B4 The extent of non-controlling interests in each of the combining entities before
and after the business combination is not relevant to determining whether the
combination involves entities under common control. Similarly, the fact that one
of the combining entities is a subsidiary that has been excluded from the
consolidated financial statements is not relevant to determining whether a
combination involves entities under common control.
Identifying a business combination (application of paragraph 3)
B5 This IFRS defines a business combination as a transaction or other event in which
an acquirer obtains control of one or more businesses. An acquirer might obtain
control of an acquiree in a variety of ways, for example:
(a) by transferring cash, cash equivalents or other assets (including net assets
that constitute a business);

(b) by incurring liabilities;
(c) by issuing equity interests;
(d) by providing more than one type of consideration; or
(e) without transferring consideration, including by contract alone
(see paragraph 43).
IFRS 3
©
IASCF 347
B6 A business combination may be structured in a variety of ways for legal, taxation
or other reasons, which include but are not limited to:
(a) one or more businesses become subsidiaries of an acquirer or the net assets
of one or more businesses are legally merged into the acquirer;
(b) one combining entity transfers its net assets, or its owners transfer their
equity interests, to another combining entity or its owners;
(c) all of the combining entities transfer their net assets, or the owners of
those entities transfer their equity interests, to a newly formed entity
(sometimes referred to as a roll-up or put-together transaction); or
(d) a group of former owners of one of the combining entities obtains control
of the combined entity.
Definition of a business (application of paragraph 3)

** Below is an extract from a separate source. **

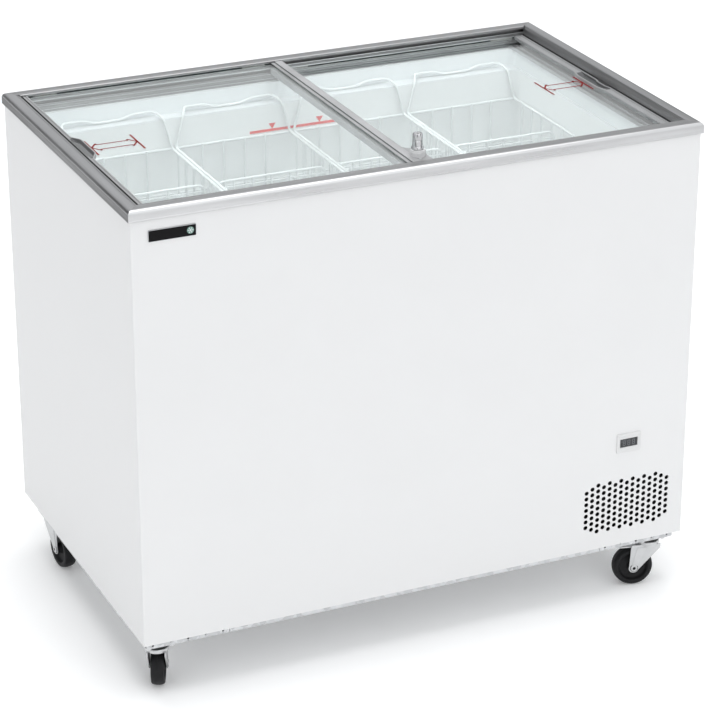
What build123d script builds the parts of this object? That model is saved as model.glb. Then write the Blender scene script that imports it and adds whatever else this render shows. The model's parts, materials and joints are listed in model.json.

B7 A business consists of inputs and processes applied to those inputs that have the
ability to create outputs. Although businesses usually have outputs, outputs are
not required for an integrated set to qualify as a business. The three elements of
a business are defined as follows:
(a)
Input:
Any economic resource that creates, or has the ability to create,
outputs when one or more processes are applied to it. Examples include
non-current assets (including intangible assets or rights to use non-current
assets), intellectual property, the ability to obtain access to necessary

materials or rights and employees.
(b)
Process:
Any system, standard, protocol, convention or rule that when
applied to an input or inputs, creates or has the ability to create outputs.
Examples include strategic management processes, operational processes
and resource management processes. These processes typically are
documented, but an organised workforce having the necessary skills and
experience following rules and conventions may provide the necessary
processes that are capable of being applied to inputs to create outputs.
(Accounting, billing, payroll and other administrative systems typically are
not processes used to create outputs.)
(c)
Output:
The result of inputs and processes applied to those inputs that
provide or have the ability to provide a return in the form of dividends,
lower costs or other economic benefits directly to investors or other
owners, members or participants.
B8 To be capable of being conducted and managed for the purposes defined, an
integrated set of activities and assets requires two essential elements—inputs and
processes applied to those inputs, which together are or will be used to create
outputs. However, a business need not include all of the inputs or processes that
the seller used in operating that business if market participants are capable of
acquiring the business and continuing to produce outputs, for example, by
integrating the business with their own inputs and processes.